David, I would say that world leaders ought to make the most of their timely Christmas break. If the world, and NZ, make it through to March without seeing civil strife over Copenhagen - and if any such strife was confined only to Climate Camp and their ilk - then governments will have been luckier than they deserve. See this, from George Monbiot today, and I was thinking along similar lines myself, before you posted:

So what happens now? That depends on the other non-player at Copenhagen: you. For the past few years good, liberal, compassionate people - the kind who read the Guardian every day - have shaken their heads and tutted and wondered why someone doesn’t do something. Yet the number taking action has been pathetic. Demonstrations which should have brought millions onto the streets have struggled to mobilise a few thousand. As a result the political cost of the failure at Copenhagen is zero.

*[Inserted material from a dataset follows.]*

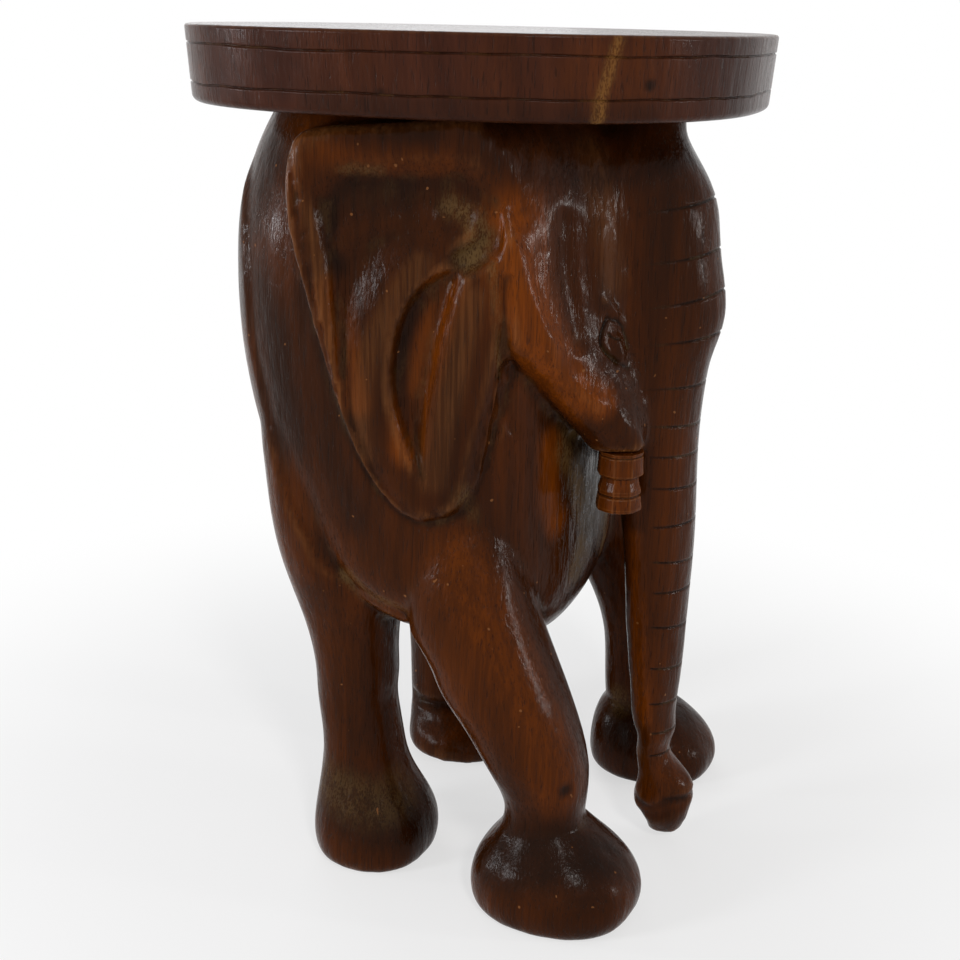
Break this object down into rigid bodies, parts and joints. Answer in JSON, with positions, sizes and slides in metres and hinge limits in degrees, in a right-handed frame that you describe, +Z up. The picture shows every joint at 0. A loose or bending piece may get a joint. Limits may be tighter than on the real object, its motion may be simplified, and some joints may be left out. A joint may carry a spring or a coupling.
{
  "type": "carved elephant stool",
  "caption": "Carved hardwood stool: a walking elephant with large flat ears and a ringed trunk carries a thick oval seat slab.",
  "frame": {"origin": "on the floor, under the middle of the seat", "axes": "+Z up, the elephant faces -Y, its right side is -X"},
  "size_m": [0.2838, 0.2858, 0.44],
  "materials": {
    "seat_wood": "dark reddish-brown lacquered hardwood, long vertical grain, one paler sapwood streak",
    "carving_wood": "dark reddish-brown lacquered hardwood, worn orange-brown on high faces, dusty in the crevices",
    "tusk_wood": "dark lacquered hardwood, knife-cut facets",
    "dowel_wood": "bare turned hardwood"
  },
  "bodies": {
    "root": {"seat_slab": "seat_wood", "elephant_carving": "carving_wood", "tusk_stub_right": "tusk_wood", "tusk_stub_left": "tusk_wood", "seat_dowel_front_right": "dowel_wood", "seat_dowel_front_left": "dowel_wood", "seat_dowel_rear_right": "dowel_wood", "seat_dowel_rear_left": "dowel_wood"}
  },
  "joints": []
}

by David Beatson on December 23, 2009
David Beatson

I doubt there will ever be another Copenhagen. The major nation stakeholders are taking control of the negotiating process after the poorly-planned UN effort to broaden participation in the development of climate change solutions to include business and other non-government interest groups. But the genie is out of the bottle and the sense of alienation, powerlessness, and exclusion must grow as the governments of developed nations try to develop and impose their solutions on the rest of the world. Wellington will provide the first test of this thesis - particularly as it will focus on some highly contentious science to reduce agricultural emissions. Ban Ki Moon put it well: "We do not have another year to deliberate. Nature does not negotiate." 

by Climate Realists on December 24, 2009
Climate Realists

The climate change debate is all about money, power and politics, and has nothing to do with the climate. Mr. Beatson's article mentions targeting energy companies. People need to reralise large sums of money are involved in the the global warming lobby too. Al Gore owns the world's largest carbon credit exchange. Companies associated with IPCC chairman Rajendra Pachauri are closing down a factory in Britain to claim carbon credits there, then rebuilding in India with modern technology so that credits can be claimed on this clean technology. But no reduction of carbon dioxide will have occurred.

I agree we need to care for our environment. But the main aim of the climate change movement is gobal control. More and more are waking to this. Over seventy percent of New Zealanders now believe that we should not sign any emissions reduction targets. That was the proportion of people who would sign a petition to oppose the Copenhagen agreement. Two polls along the same lines conducted after Climategate.produced even higher numbers of people who believe the IPCC are wrong.

The ordinary member of the Green movement has been conned into a lie. Open your eyes. Warming in the last decade is only 0.05 degrees in New Zealand, in spite of increases in emissions. At that rate it will take 400 years to produce 2 degrees of warming. That hardly suggests we do not have time to deliberate. On the contrary, the global warming believers know people are waking up to the scam and their time is running out.